Transmission and Risk Factors
For early-onset disease, the group B strep bacteria are passed from the mother to the baby, most often during labor and birth. Antibiotics given during labor can be very effective at preventing this transmission.
Late-onset disease is sometimes due to passing of the bacteria from mother to newborn, but sometimes the bacteria come from another source. For a baby whose mother does not test positive for group B strep, the source of infection for late-onset disease can be hard to figure out and is often unknown. CDC collects information on babies with late-onset disease in 10 states to better understand transmission.
Women who are group B strep positive can breastfeed safely. There are many benefits for both the mother and child.
Some pregnant women are at higher risk of having a baby with early-onset disease.
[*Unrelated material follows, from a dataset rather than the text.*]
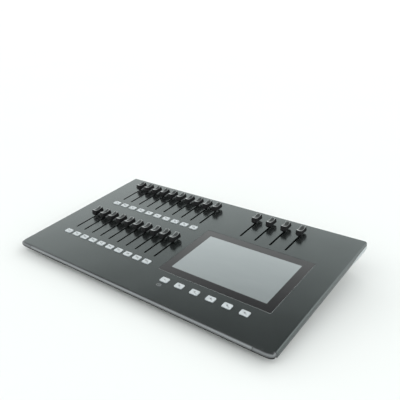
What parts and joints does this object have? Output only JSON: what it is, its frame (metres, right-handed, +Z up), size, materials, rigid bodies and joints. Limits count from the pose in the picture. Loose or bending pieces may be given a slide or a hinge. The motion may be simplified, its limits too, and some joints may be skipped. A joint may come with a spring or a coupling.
{
  "type": "lighting control desk",
  "caption": "Low wedge-shaped desktop lighting console with two banks of channel faders, a short playback bank, sprung translucent keys, an angled touch screen and rear sockets.",
  "frame": {"origin": "middle of the desk's box in plan, on the table top", "axes": "+X to the operator's right along the width, +Y from the operator to the back, +Z up"},
  "size_m": [0.459, 0.2614, 0.0601],
  "materials": {
    "cover_paint": "fine-textured satin black powder coat",
    "pan_paint": "fine-textured matt black powder coat",
    "trim_plastic": "satin moulded black plastic",
    "screen_glass": "glossy black-backed touch glass over a dark, unlit display",
    "display_metal": "plain zinc-plated steel tray",
    "fader_steel": "plated pressed steel",
    "board_laminate": "green solder mask",
    "connector_plastic": "black moulded plastic and black-plated shells",
    "knob_plastic": "satin moulded black plastic on a plated steel lever",
    "key_plastic": "frosted translucent white plastic, back-lit when in use",
    "foot_rubber": "matt black rubber",
    "screw_steel": "black zinc-plated steel"
  },
  "bodies": {
    "desk": {"top_cover": "cover_paint", "base_pan": "pan_paint", "front_trim": "trim_plastic", "display_glass": "screen_glass", "display_module": "display_metal", "fader_housings": "fader_steel", "circuit_boards": "board_laminate", "rear_connectors": "connector_plastic", "rubber_feet": "foot_rubber", "pillars_and_screws": "screw_steel"},
    "channel_fader_01": {"channel_fader_01": "knob_plastic"},
    "channel_fader_02": {"channel_fader_02": "knob_plastic"},
    "channel_fader_03": {"channel_fader_03": "knob_plastic"},
    "channel_fader_04": {"channel_fader_04": "knob_plastic"},
    "channel_fader_05": {"channel_fader_05": "knob_plastic"},
    "channel_fader_06": {"channel_fader_06": "knob_plastic"},
    "channel_fader_07": {"channel_fader_07": "knob_plastic"},
    "channel_fader_08": {"channel_fader_08": "knob_plastic"},
    "channel_fader_09": {"channel_fader_09": "knob_plastic"},
    "channel_fader_10": {"channel_fader_10": "knob_plastic"},
    "channel_fader_11": {"channel_fader_11": "knob_plastic"},
    "channel_fader_12": {"channel_fader_12": "knob_plastic"},
    "channel_fader_13": {"channel_fader_13": "knob_plastic"},
    "channel_fader_14": {"channel_fader_14": "knob_plastic"},
    "channel_fader_15": {"channel_fader_15": "knob_plastic"},
    "channel_fader_16": {"channel_fader_16": "knob_plastic"},
    "channel_fader_17": {"channel_fader_17": "knob_plastic"},
    "channel_fader_18": {"channel_fader_18": "knob_plastic"},
    "channel_fader_19": {"channel_fader_19": "knob_plastic"},
    "channel_fader_20": {"channel_fader_20": "knob_plastic"},
    "playback_fader_1": {"playback_fader_1": "knob_plastic"},
    "playback_fader_2": {"playback_fader_2": "knob_plastic"},
    "playback_fader_3": {"playback_fader_3": "knob_plastic"},
    "playback_fader_4": {"playback_fader_4": "knob_plastic"},
    "bump_button_01": {"bump_button_01": "key_plastic"},
    "bump_button_02": {"bump_button_02": "key_plastic"},
    "bump_button_03": {"bump_button_03": "key_plastic"},
    "bump_button_04": {"bump_button_04": "key_plastic"},
    "bump_button_05": {"bump_button_05": "key_plastic"},
    "bump_button_06": {"bump_button_06": "key_plastic"},
    "bump_button_07": {"bump_button_07": "key_plastic"},
    "bump_button_08": {"bump_button_08": "key_plastic"},
    "bump_button_09": {"bump_button_09": "key_plastic"},
    "bump_button_10": {"bump_button_10": "key_plastic"},
    "bump_button_11": {"bump_button_11": "key_plastic"},
    "bump_button_12": {"bump_button_12": "key_plastic"},
    "bump_button_13": {"bump_button_13": "key_plastic"},
    "bump_button_14": {"bump_button_14": "key_plastic"},
    "bump_button_15": {"bump_button_15": "key_plastic"},
    "bump_button_16": {"bump_button_16": "key_plastic"},
    "bump_button_17": {"bump_button_17": "key_plastic"},
    "bump_button_18": {"bump_button_18": "key_plastic"},
    "bump_button_19": {"bump_button_19": "key_plastic"},
    "bump_button_20": {"bump_button_20": "key_plastic"},
    "screen_key_1": {"screen_key_1": "key_plastic"},
    "screen_key_2": {"screen_key_2": "key_plastic"},
    "screen_key_3": {"screen_key_3": "key_plastic"},
    "screen_key_4": {"screen_key_4": "key_plastic"},
    "screen_key_5": {"screen_key_5": "key_plastic"},
    "screen_key_6": {"screen_key_6": "key_plastic"}
  },
  "joints": [
    {"name": "channel_fader_01_slide", "type": "slide", "parent": "desk", "child": "channel_fader_01", "axis": [0, 0.9903, 0.1392], "range_m": [-0.045, 0]},
    {"name": "channel_fader_02_slide", "type": "slide", "parent": "desk", "child": "channel_fader_02", "axis": [0, 0.9903, 0.1392], "range_m": [-0.045, 0]},
    {"name": "channel_fader_03_slide", "type": "slide", "parent": "desk", "child": "channel_fader_03", "axis": [0, 0.9903, 0.1392], "range_m": [-0.045, 0]},
    {"name": "channel_fader_04_slide", "type": "slide", "parent": "desk", "child": "channel_fader_04", "axis": [0, 0.9903, 0.1392], "range_m": [-0.045, 0]},
    {"name": "channel_fader_05_slide", "type": "slide", "parent": "desk", "child": "channel_fader_05", "axis": [0, 0.9903, 0.1392], "range_m": [-0.045, 0]},
    {"name": "channel_fader_06_slide", "type": "slide", "parent": "desk", "child": "channel_fader_06", "axis": [0, 0.9903, 0.1392], "range_m": [-0.045, 0]},
    {"name": "channel_fader_07_slide", "type": "slide", "parent": "desk", "child": "channel_fader_07", "axis": [0, 0.9903, 0.1392], "range_m": [-0.045, 0]},
    {"name": "channel_fader_08_slide", "type": "slide", "parent": "desk", "child": "channel_fader_08", "axis": [0, 0.9903, 0.1392], "range_m": [-0.045, 0]},
    {"name": "channel_fader_09_slide", "type": "slide", "parent": "desk", "child": "channel_fader_09", "axis": [0, 0.9903, 0.1392], "range_m": [-0.045, 0]},
    {"name": "channel_fader_10_slide", "type": "slide", "parent": "desk", "child": "channel_fader_10", "axis": [0, 0.9903, 0.1392], "range_m": [-0.045, 0]},
    {"name": "channel_fader_11_slide", "type": "slide", "parent": "desk", "child": "channel_fader_11", "axis": [0, 0.9903, 0.1392], "range_m": [-0.045, 0]},
    {"name": "channel_fader_12_slide", "type": "slide", "parent": "desk", "child": "channel_fader_12", "axis": [0, 0.9903, 0.1392], "range_m": [-0.045, 0]},
    {"name": "channel_fader_13_slide", "type": "slide", "parent": "desk", "child": "channel_fader_13", "axis": [0, 0.9903, 0.1392], "range_m": [-0.045, 0]},
    {"name": "channel_fader_14_slide", "type": "slide", "parent": "desk", "child": "channel_fader_14", "axis": [0, 0.9903, 0.1392], "range_m": [-0.045, 0]},
    {"name": "channel_fader_15_slide", "type": "slide", "parent": "desk", "child": "channel_fader_15", "axis": [0, 0.9903, 0.1392], "range_m": [-0.045, 0]},
    {"name": "channel_fader_16_slide", "type": "slide", "parent": "desk", "child": "channel_fader_16", "axis": [0, 0.9903, 0.1392], "range_m": [-0.045, 0]},
    {"name": "channel_fader_17_slide", "type": "slide", "parent": "desk", "child": "channel_fader_17", "axis": [0, 0.9903, 0.1392], "range_m": [-0.045, 0]},
    {"name": "channel_fader_18_slide", "type": "slide", "parent": "desk", "child": "channel_fader_18", "axis": [0, 0.9903, 0.1392], "range_m": [-0.045, 0]},
    {"name": "channel_fader_19_slide", "type": "slide", "parent": "desk", "child": "channel_fader_19", "axis": [0, 0.9903, 0.1392], "range_m": [-0.045, 0]},
    {"name": "channel_fader_20_slide", "type": "slide", "parent": "desk", "child": "channel_fader_20", "axis": [0, 0.9903, 0.1392], "range_m": [-0.045, 0]},
    {"name": "playback_fader_1_slide", "type": "slide", "parent": "desk", "child": "playback_fader_1", "axis": [0, 0.9903, 0.1392], "range_m": [-0.045, 0]},
    {"name": "playback_fader_2_slide", "type": "slide", "parent": "desk", "child": "playback_fader_2", "axis": [0, 0.9903, 0.1392], "range_m": [-0.045, 0]},
    {"name": "playback_fader_3_slide", "type": "slide", "parent": "desk", "child": "playback_fader_3", "axis": [0, 0.9903, 0.1392], "range_m": [-0.045, 0]},
    {"name": "playback_fader_4_slide", "type": "slide", "parent": "desk", "child": "playback_fader_4", "axis": [0, 0.9903, 0.1392], "range_m": [-0.045, 0]},
    {"name": "bump_button_01_press", "type": "slide", "parent": "desk", "child": "bump_button_01", "axis": [0, 0.1392, -0.9903], "range_m": [0, 0.0008], "stiffness_N_per_m": 400, "springref_m": -0.0008},
    {"name": "bump_button_02_press", "type": "slide", "parent": "desk", "child": "bump_button_02", "axis": [0, 0.1392, -0.9903], "range_m": [0, 0.0008], "stiffness_N_per_m": 400, "springref_m": -0.0008},
    {"name": "bump_button_03_press", "type": "slide", "parent": "desk", "child": "bump_button_03", "axis": [0, 0.1392, -0.9903], "range_m": [0, 0.0008], "stiffness_N_per_m": 400, "springref_m": -0.0008},
    {"name": "bump_button_04_press", "type": "slide", "parent": "desk", "child": "bump_button_04", "axis": [0, 0.1392, -0.9903], "range_m": [0, 0.0008], "stiffness_N_per_m": 400, "springref_m": -0.0008},
    {"name": "bump_button_05_press", "type": "slide", "parent": "desk", "child": "bump_button_05", "axis": [0, 0.1392, -0.9903], "range_m": [0, 0.0008], "stiffness_N_per_m": 400, "springref_m": -0.0008},
    {"name": "bump_button_06_press", "type": "slide", "parent": "desk", "child": "bump_button_06", "axis": [0, 0.1392, -0.9903], "range_m": [0, 0.0008], "stiffness_N_per_m": 400, "springref_m": -0.0008},
    {"name": "bump_button_07_press", "type": "slide", "parent": "desk", "child": "bump_button_07", "axis": [0, 0.1392, -0.9903], "range_m": [0, 0.0008], "stiffness_N_per_m": 400, "springref_m": -0.0008},
    {"name": "bump_button_08_press", "type": "slide", "parent": "desk", "child": "bump_button_08", "axis": [0, 0.1392, -0.9903], "range_m": [0, 0.0008], "stiffness_N_per_m": 400, "springref_m": -0.0008},
    {"name": "bump_button_09_press", "type": "slide", "parent": "desk", "child": "bump_button_09", "axis": [0, 0.1392, -0.9903], "range_m": [0, 0.0008], "stiffness_N_per_m": 400, "springref_m": -0.0008},
    {"name": "bump_button_10_press", "type": "slide", "parent": "desk", "child": "bump_button_10", "axis": [0, 0.1392, -0.9903], "range_m": [0, 0.0008], "stiffness_N_per_m": 400, "springref_m": -0.0008},
    {"name": "bump_button_11_press", "type": "slide", "parent": "desk", "child": "bump_button_11", "axis": [0, 0.1392, -0.9903], "range_m": [0, 0.0008], "stiffness_N_per_m": 400, "springref_m": -0.0008},
    {"name": "bump_button_12_press", "type": "slide", "parent": "desk", "child": "bump_button_12", "axis": [0, 0.1392, -0.9903], "range_m": [0, 0.0008], "stiffness_N_per_m": 400, "springref_m": -0.0008},
    {"name": "bump_button_13_press", "type": "slide", "parent": "desk", "child": "bump_button_13", "axis": [0, 0.1392, -0.9903], "range_m": [0, 0.0008], "stiffness_N_per_m": 400, "springref_m": -0.0008},
    {"name": "bump_button_14_press", "type": "slide", "parent": "desk", "child": "bump_button_14", "axis": [0, 0.1392, -0.9903], "range_m": [0, 0.0008], "stiffness_N_per_m": 400, "springref_m": -0.0008},
    {"name": "bump_button_15_press", "type": "slide", "parent": "desk", "child": "bump_button_15", "axis": [0, 0.1392, -0.9903], "range_m": [0, 0.0008], "stiffness_N_per_m": 400, "springref_m": -0.0008},
    {"name": "bump_button_16_press", "type": "slide", "parent": "desk", "child": "bump_button_16", "axis": [0, 0.1392, -0.9903], "range_m": [0, 0.0008], "stiffness_N_per_m": 400, "springref_m": -0.0008},
    {"name": "bump_button_17_press", "type": "slide", "parent": "desk", "child": "bump_button_17", "axis": [0, 0.1392, -0.9903], "range_m": [0, 0.0008], "stiffness_N_per_m": 400, "springref_m": -0.0008},
    {"name": "bump_button_18_press", "type": "slide", "parent": "desk", "child": "bump_button_18", "axis": [0, 0.1392, -0.9903], "range_m": [0, 0.0008], "stiffness_N_per_m": 400, "springref_m": -0.0008},
    {"name": "bump_button_19_press", "type": "slide", "parent": "desk", "child": "bump_button_19", "axis": [0, 0.1392, -0.9903], "range_m": [0, 0.0008], "stiffness_N_per_m": 400, "springref_m": -0.0008},
    {"name": "bump_button_20_press", "type": "slide", "parent": "desk", "child": "bump_button_20", "axis": [0, 0.1392, -0.9903], "range_m": [0, 0.0008], "stiffness_N_per_m": 400, "springref_m": -0.0008},
    {"name": "screen_key_1_press", "type": "slide", "parent": "desk", "child": "screen_key_1", "axis": [0, 0.1392, -0.9903], "range_m": [0, 0.0008], "stiffness_N_per_m": 400, "springref_m": -0.0008},
    {"name": "screen_key_2_press", "type": "slide", "parent": "desk", "child": "screen_key_2", "axis": [0, 0.1392, -0.9903], "range_m": [0, 0.0008], "stiffness_N_per_m": 400, "springref_m": -0.0008},
    {"name": "screen_key_3_press", "type": "slide", "parent": "desk", "child": "screen_key_3", "axis": [0, 0.1392, -0.9903], "range_m": [0, 0.0008], "stiffness_N_per_m": 400, "springref_m": -0.0008},
    {"name": "screen_key_4_press", "type": "slide", "parent": "desk", "child": "screen_key_4", "axis": [0, 0.1392, -0.9903], "range_m": [0, 0.0008], "stiffness_N_per_m": 400, "springref_m": -0.0008},
    {"name": "screen_key_5_press", "type": "slide", "parent": "desk", "child": "screen_key_5", "axis": [0, 0.1392, -0.9903], "range_m": [0, 0.0008], "stiffness_N_per_m": 400, "springref_m": -0.0008},
    {"name": "screen_key_6_press", "type": "slide", "parent": "desk", "child": "screen_key_6", "axis": [0, 0.1392, -0.9903], "range_m": [0, 0.0008], "stiffness_N_per_m": 400, "springref_m": -0.0008}
  ]
}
The factors that increase risk include:
- Testing positive for group B strep late in the current pregnancy (35-37 weeks gestation)
- Detecting group B strep in urine during the current pregnancy
- Delivering early (before 37 weeks gestation)
- Developing fever during labor
- Having a long period between water breaking and delivering
- Having a previous infant with early-onset disease
These risk factors guided the early-onset disease prevention strategy used today.
Late-onset disease is more common among babies who are born prematurely (< 37 weeks). This is the strongest risk. Babies whose mothers tested group B strep positive also have a higher risk of late onset disease. The risk factors for late onset disease are not as well understood as for early-onset disease.